Jak zwykle, oglądający zmagania w klasie 250 nie mogli narzekać na brak emocji. Zawodnicy walczyli zaciekle o miejsca i punkty w klasyfikacji generalnej. Największym pechowcem wyścigu okazał się faworyt publiczności, Marco Simoncelli. Na czternastym okrążeniu po uślizgu koła wyleciał z toru i złamał dźwignię sprzęgła, co uniemożliwiło mu dalszą jazdę.

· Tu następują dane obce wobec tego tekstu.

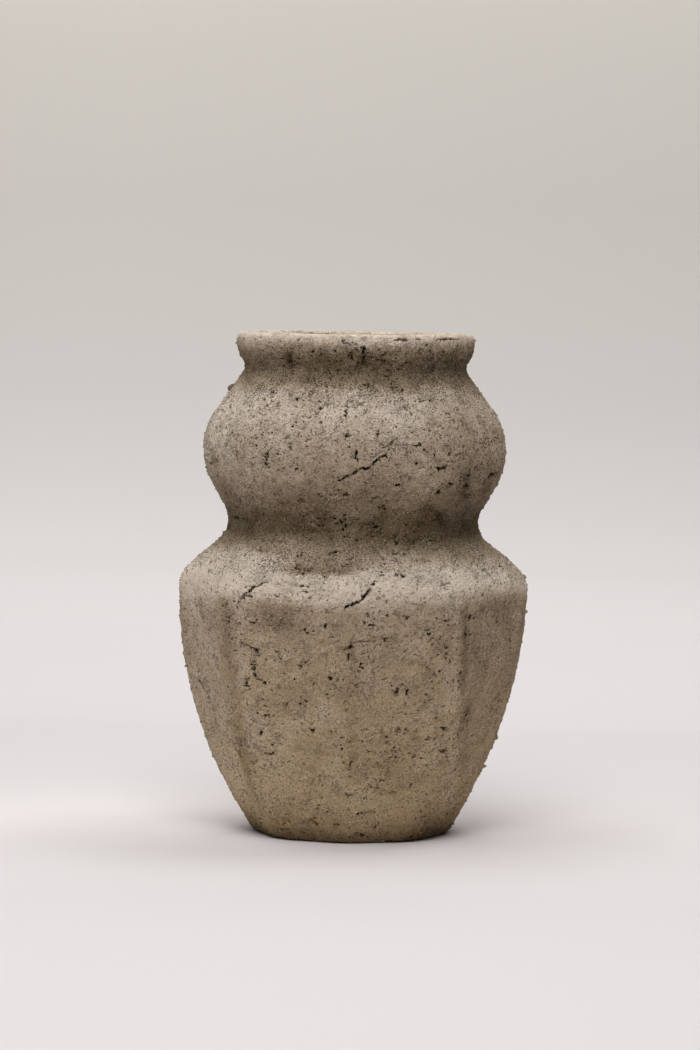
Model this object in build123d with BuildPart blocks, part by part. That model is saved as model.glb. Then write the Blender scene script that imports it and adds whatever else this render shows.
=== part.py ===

Ostatecznie na mecie jako pierwszy zameldował się Hector Barbera. Tuż za nim po bardzo zaciekłej walce, ze stratą zaledwie 0,040 sekundy, przyjechał Mattia Pasini. Podium dopełnił Alvaro Bautista.

MotoGP 125

Wyścig najmniejszej klasy obfitował w ostrą i agresywną walkę. Do ostatnich metrów zawodnicy zmieniali się na czele stawki. Nie obyło się także bez upadków i groźnie wyglądających kolizji oraz małej bójki na torze.

Na dwa okrążenia przed końcem Andrea Iannone oraz Pol Espargaro rozpoczęli zaciekłą walkę o zwycięstwo. Ionne zaliczył jednak uślizg koła i uderzył w maszynę Esparago i razem wylecieli w zielone. Nie dziwi zatem, że obaj byli wściekli. Skończyło się to przepychanką tuz koło nitki asfaltu.

Dzięki temu wypadkowi jako pierwszy linię mety przekroczył jednak Julian Simon, który nie spodziewał się takiego zwrotu akcji i tego, że stanie na podium. Na drugim miejscu dojechał Nicolas Terol. Na najniższym stopniu pudła uplasował się Bradley Smith.